▸ **Instruction**: Copy out exactly the lines from the line containing "15 * MM, 0, 0))" to the end of the listing.
Start of Material
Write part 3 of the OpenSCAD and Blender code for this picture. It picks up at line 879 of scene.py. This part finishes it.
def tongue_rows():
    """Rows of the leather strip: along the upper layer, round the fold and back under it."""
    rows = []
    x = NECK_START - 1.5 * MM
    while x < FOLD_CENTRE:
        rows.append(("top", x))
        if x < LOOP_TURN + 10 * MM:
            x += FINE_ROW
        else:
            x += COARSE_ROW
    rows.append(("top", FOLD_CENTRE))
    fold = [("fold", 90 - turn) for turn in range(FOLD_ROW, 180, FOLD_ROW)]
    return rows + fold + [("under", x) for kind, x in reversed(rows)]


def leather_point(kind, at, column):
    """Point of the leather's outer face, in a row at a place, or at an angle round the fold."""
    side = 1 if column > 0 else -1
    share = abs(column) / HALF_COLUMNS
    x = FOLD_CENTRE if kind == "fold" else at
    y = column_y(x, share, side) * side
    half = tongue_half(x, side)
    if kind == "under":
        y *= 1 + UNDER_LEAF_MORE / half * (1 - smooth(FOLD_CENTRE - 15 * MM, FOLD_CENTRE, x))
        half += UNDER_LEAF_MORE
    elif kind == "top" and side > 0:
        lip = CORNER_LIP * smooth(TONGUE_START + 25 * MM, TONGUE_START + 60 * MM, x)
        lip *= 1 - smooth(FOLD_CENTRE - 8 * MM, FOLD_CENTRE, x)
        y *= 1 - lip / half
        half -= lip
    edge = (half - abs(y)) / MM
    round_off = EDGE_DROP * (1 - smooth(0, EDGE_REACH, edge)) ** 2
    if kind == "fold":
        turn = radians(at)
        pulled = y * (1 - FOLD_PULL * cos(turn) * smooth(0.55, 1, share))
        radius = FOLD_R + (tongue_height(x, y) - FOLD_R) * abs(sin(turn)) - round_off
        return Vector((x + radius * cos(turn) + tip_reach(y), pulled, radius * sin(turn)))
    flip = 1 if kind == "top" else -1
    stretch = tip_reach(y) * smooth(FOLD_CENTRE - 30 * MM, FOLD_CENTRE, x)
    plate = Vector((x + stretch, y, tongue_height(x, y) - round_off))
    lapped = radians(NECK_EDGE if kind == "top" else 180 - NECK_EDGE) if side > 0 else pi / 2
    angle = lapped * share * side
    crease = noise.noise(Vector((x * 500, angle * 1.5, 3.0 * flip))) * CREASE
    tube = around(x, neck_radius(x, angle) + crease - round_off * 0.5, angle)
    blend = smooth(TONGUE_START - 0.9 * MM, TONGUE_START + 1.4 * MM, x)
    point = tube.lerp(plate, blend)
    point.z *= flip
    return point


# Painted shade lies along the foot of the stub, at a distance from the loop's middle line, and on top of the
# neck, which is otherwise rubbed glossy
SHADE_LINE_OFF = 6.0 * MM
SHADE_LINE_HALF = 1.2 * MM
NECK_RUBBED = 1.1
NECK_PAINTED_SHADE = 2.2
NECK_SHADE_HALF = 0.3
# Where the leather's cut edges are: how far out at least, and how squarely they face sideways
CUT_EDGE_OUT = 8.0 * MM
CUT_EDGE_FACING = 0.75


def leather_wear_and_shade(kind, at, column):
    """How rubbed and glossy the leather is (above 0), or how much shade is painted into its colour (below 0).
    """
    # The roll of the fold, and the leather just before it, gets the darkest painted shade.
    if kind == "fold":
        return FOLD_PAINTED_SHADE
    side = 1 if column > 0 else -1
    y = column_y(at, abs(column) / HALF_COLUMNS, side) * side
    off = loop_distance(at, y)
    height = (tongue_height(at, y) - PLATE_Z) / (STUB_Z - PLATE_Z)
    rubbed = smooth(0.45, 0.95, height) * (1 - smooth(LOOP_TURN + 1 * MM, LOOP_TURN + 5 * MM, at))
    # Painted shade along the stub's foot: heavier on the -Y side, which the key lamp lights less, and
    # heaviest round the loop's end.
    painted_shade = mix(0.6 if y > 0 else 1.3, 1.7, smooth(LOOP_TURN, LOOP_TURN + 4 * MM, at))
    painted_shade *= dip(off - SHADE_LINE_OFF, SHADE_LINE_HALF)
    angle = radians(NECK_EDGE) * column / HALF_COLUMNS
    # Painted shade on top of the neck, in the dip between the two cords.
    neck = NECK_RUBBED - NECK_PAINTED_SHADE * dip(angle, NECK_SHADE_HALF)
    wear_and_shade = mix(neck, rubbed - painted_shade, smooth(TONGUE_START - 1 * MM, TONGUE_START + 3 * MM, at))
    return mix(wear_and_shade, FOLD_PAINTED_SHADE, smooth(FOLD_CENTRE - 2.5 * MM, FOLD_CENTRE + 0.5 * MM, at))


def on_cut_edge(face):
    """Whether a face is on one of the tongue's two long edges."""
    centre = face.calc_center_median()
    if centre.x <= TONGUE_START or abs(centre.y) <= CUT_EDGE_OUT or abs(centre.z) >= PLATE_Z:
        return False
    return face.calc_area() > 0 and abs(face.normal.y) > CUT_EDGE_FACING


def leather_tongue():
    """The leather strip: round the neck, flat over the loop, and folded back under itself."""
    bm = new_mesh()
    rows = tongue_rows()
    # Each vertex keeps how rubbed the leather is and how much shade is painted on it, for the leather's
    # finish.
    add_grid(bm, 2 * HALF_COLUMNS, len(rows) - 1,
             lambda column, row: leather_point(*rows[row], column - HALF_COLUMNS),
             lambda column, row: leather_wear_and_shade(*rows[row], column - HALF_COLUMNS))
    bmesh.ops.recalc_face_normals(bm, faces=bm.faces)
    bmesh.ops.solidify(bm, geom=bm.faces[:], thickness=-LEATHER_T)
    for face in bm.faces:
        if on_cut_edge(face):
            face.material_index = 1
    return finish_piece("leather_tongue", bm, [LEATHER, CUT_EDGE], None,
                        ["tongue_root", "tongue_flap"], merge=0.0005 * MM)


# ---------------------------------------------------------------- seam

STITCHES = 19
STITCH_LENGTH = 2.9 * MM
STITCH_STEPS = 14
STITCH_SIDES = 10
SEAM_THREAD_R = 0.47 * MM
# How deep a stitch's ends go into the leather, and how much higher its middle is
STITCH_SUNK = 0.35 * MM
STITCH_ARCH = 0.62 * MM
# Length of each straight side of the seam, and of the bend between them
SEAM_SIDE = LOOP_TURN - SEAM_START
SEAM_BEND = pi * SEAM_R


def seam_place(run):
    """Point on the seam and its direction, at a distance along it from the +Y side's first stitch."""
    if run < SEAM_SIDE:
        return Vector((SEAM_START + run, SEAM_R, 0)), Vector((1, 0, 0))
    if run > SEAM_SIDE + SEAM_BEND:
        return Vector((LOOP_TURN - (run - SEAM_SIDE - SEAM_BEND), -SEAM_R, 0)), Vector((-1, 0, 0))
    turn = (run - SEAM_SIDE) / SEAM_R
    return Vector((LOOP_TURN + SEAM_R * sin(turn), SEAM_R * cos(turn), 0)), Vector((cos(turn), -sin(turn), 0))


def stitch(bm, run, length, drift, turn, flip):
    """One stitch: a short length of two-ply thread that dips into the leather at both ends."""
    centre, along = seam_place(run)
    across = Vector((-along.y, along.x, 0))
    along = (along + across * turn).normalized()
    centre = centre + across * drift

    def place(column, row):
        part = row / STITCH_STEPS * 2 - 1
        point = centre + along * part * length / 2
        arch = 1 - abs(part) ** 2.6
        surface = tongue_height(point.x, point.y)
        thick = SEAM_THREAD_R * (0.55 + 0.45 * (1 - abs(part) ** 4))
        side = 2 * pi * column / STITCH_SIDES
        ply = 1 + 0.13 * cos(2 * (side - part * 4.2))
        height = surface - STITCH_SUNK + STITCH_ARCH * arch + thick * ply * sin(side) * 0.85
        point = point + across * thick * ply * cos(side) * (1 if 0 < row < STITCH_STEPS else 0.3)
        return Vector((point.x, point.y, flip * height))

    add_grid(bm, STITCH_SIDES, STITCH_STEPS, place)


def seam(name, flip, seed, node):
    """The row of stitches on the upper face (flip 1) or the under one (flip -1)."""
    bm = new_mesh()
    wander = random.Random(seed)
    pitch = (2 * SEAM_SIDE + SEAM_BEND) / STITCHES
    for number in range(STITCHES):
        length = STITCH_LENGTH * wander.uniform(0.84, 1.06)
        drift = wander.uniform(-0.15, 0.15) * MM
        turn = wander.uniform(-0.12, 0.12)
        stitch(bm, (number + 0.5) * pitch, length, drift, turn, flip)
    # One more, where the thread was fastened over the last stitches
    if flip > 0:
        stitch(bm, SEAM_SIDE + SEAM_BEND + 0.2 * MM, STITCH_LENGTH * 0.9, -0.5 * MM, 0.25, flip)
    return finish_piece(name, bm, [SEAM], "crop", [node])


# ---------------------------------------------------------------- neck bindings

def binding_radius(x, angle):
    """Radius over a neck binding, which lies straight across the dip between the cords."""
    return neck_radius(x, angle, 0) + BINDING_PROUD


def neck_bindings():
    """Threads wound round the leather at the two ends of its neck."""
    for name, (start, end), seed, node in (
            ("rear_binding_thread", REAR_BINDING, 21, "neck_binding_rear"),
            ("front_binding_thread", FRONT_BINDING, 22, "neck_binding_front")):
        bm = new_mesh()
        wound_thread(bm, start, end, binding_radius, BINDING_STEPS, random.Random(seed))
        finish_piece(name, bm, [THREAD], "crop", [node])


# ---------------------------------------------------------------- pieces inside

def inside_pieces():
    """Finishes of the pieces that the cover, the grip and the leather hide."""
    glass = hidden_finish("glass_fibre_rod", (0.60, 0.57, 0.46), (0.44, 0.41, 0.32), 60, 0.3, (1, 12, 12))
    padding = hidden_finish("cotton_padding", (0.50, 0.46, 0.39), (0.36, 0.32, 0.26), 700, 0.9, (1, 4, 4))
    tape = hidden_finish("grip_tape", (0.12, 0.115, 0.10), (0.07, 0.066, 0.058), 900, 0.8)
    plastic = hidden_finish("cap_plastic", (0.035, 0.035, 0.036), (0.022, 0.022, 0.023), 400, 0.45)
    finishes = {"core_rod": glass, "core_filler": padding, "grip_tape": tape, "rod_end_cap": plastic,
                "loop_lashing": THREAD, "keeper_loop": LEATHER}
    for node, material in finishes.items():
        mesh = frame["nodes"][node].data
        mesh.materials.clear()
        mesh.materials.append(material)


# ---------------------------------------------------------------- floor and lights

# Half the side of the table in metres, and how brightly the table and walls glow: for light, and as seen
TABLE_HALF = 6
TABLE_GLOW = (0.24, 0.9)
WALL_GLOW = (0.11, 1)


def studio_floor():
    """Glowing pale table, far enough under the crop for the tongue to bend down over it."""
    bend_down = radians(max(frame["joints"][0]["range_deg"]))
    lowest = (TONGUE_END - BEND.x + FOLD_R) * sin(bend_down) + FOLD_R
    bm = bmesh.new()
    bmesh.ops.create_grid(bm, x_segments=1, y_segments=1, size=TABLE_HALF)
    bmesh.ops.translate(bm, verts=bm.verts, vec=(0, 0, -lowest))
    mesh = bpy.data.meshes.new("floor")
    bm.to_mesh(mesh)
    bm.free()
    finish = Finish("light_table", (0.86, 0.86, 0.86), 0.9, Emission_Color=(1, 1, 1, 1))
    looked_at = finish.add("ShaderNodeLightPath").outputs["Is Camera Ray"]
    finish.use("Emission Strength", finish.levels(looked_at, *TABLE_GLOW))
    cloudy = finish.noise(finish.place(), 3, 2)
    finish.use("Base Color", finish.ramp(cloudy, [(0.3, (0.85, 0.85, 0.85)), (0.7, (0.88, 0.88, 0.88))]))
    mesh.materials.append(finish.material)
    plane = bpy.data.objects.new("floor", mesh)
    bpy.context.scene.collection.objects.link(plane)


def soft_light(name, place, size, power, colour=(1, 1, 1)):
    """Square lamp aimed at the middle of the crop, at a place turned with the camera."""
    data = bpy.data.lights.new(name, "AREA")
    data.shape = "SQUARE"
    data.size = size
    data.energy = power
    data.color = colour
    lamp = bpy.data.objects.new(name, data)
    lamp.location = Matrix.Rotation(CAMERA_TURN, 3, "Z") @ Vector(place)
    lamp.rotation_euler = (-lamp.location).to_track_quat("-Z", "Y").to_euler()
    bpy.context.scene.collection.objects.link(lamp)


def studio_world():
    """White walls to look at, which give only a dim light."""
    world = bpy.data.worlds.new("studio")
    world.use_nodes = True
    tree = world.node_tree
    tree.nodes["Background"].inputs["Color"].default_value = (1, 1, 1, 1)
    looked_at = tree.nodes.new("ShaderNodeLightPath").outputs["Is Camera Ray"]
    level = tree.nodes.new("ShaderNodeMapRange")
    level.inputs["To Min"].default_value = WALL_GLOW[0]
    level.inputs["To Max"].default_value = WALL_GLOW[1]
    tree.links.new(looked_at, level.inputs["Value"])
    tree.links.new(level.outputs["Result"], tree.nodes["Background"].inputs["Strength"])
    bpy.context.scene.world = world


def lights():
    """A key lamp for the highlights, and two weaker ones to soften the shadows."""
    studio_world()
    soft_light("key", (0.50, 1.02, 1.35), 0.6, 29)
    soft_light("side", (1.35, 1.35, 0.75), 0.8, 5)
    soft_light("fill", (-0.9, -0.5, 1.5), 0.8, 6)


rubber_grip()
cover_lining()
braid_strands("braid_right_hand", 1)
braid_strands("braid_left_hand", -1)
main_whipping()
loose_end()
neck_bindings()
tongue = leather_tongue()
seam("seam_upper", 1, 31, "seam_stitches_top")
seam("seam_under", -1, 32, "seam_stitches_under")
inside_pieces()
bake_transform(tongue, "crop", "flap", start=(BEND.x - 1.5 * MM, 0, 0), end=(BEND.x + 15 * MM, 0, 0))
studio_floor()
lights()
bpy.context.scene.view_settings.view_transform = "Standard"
End of Material
▸ **Full solution**:
bake_transform(tongue, "crop", "flap", start=(BEND.x - 1.5 * MM, 0, 0), end=(BEND.x + 15 * MM, 0, 0))
studio_floor()
lights()
bpy.context.scene.view_settings.view_transform = "Standard"